Professor Brian Cathcart, an experienced journalist and now a teacher of journalists, has sought, with others, to facilitate the creation and delivery of effective regulation of news publishing that is independent both of political influence and of the corporate press, and which operates in the best interests of journalism, of the public and of democratic society. 

The principal means employed is the sustained analysis of regulatory failure, of standards and conduct in the corporate press and of the consequences of these, coupled with the communication of that analysis to the public and to policymakers. From 2007 Cathcart investigated and published case studies relating to, among others, the coverage of Madeleine McCann's disappearance and its aftermath, the News of the World's reporting on Max Mosley and the press persecution of Christopher Jefferies. In 2008-10 he served as specialist adviser to the House of Commons Select Committee on Culture, Media and Sport as it inquired into press standards and the phone hacking scandal. After this he published and broadcast widely on the developing phone hacking scandal and the related failure of the Press Complaints Commission (PCC), advocating a public inquiry.

Hacked Off

Image credit: Kerim Okten/EPA/REX/Shutterstock Image credit: Kerim Okten/EPA/REX/Shutterstock In 2011, with others, Cathcart launched Hacked Off, a campaign for a public inquiry and for effective, independent press self-regulation. Hacked Off, which secured the sustained support of many victims of press abuses, helped to bring about, and in particular to determine the terms of reference of, the Leveson Inquiry of 2011-12. Following publication of the Leveson Report Hacked Off, of which Cathcart was the first director, played a leading role, both through public activities and lobbying, in securing the March 2013 cross-party agreement to implement the Leveson recommendations on press regulation.

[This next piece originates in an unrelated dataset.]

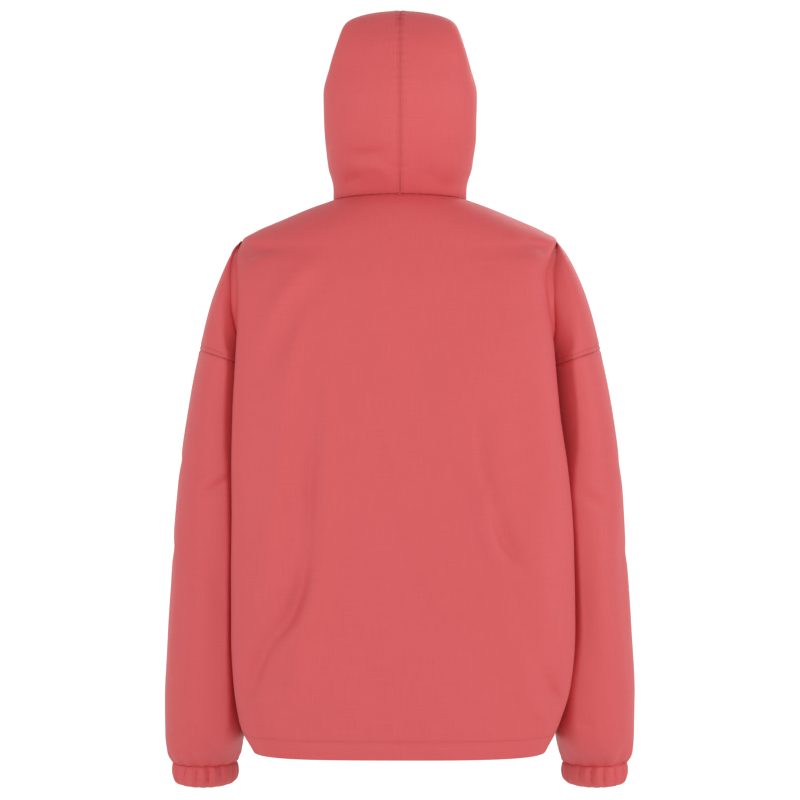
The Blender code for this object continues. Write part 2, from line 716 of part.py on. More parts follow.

The corporate press nonetheless refused to engage with the new mechanisms and process, and instead launched a successor to the PCC, known as IPSO, which fails to meet the Leveson standards and incorporates most of the shortcomings of the PCC. Cathcart, no longer director of Hacked Off but remaining on its board, continued the work of analysis, exposure through publication, and advocacy in all its forms. In 2016-17 he led in drafting Hacked Off's submission to the government's Consultation on Leveson Implementation.

Impact

Image credit: Nick Cunard/REX/Shutterstock Image credit: Nick Cunard/REX/Shutterstock Hacked Off helped to secure the Leveson Inquiry and to write its terms of reference in 2011. In 2013 it helped bring about the cross-party agreement which led to the Royal Charter on Press Self-Regulation (2013), and supporting legislative measures in both the Crime and Courts Act (2013) and the Enterprise and Regulatory Reform Act (2013). These measures resulted in the creation of the Press Recognition Panel (PRP) in 2014, and in 2016 the PRP recognised its first self-regulator, Impress. In consequence and for the first time, the structures now exist to provide effective, independent regulation capable of upholding journalistic standards and protecting citizens from abusive press conduct.